One of the fever-crazed men crawled to the shore of the lake, drank the water and bathed in it. Still too weak to make his way back to the others, he lay there overnight, waking the next morning free of fever. He gathered his sick companions, took them to the lake’s waters and they too were healed. Their fellow tribesmen were convinced they were seeing ghosts when the braves caught up to them days later.

It’s only one of the many fantastic stories locals share of the lake’s healing ways, including one of a gangrene sufferer who sat in the water for 12 hours a day for more than a week. Little Manitou Lake’s waters are credited with saving the man from having a limb amputated.

The lake’s healing ways have been attracting people to the area ever since. At St. Pat’s, Meidl sees higher numbers in his parish. One recent weekend, Meidl welcomed 10 to 12 worshippers at St. Ann’s — out of the regular 100 congregants he sees on Sundays — who were drawn by Little Manitou’s waters.

“It was because of the lake, the notoriety of it, that’s why they were here,” he said.

The parish also draws people who have seasonal residences and others who own businesses related to the lake.

Meidl has reconnected with former parishioners from across the province who have come for the “Dead Sea” experience, some of the many from across Canada’s four western provinces Meidl has encountered. He’s met people from as far away as Germany.

The area has capitalized in the past on the lake’s notoriety.

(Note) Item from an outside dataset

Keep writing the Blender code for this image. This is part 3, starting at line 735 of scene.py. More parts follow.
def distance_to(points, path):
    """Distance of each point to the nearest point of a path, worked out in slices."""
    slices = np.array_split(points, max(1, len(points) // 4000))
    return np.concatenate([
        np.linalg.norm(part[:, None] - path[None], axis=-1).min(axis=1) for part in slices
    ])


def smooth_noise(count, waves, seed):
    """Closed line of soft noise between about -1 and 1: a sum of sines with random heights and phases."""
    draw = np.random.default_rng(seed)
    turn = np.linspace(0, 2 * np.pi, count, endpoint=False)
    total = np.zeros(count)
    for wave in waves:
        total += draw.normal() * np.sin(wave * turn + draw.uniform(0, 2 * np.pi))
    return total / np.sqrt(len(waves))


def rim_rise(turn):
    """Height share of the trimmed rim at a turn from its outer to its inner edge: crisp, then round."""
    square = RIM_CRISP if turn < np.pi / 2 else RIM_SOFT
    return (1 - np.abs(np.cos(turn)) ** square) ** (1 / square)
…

During the 1930s, it was almost on par with Banff in the Canadian Rockies for American and European visitors. It was even considered the “Carlsbad of Canada” for its similarities to the Czech spa city of Carlsbad. But vacation patterns changed with railroad and highway infrastructure changes, and it took several decades before the area began to re-capitalize on the lake’s similarities to the Dead Sea. In 2012, it was chosen one of the top 12 places to travel in Canada by Manitou Springs Resort and Mineral Spa is the primary tourist attraction.

Meidl himself has indulged in the local pleasures, but not the lake.

“I never did go into the lake because I don’t swim, so I prefer the spa,” he laughed. “Especially as I’m aging and getting more creaky as time goes on.”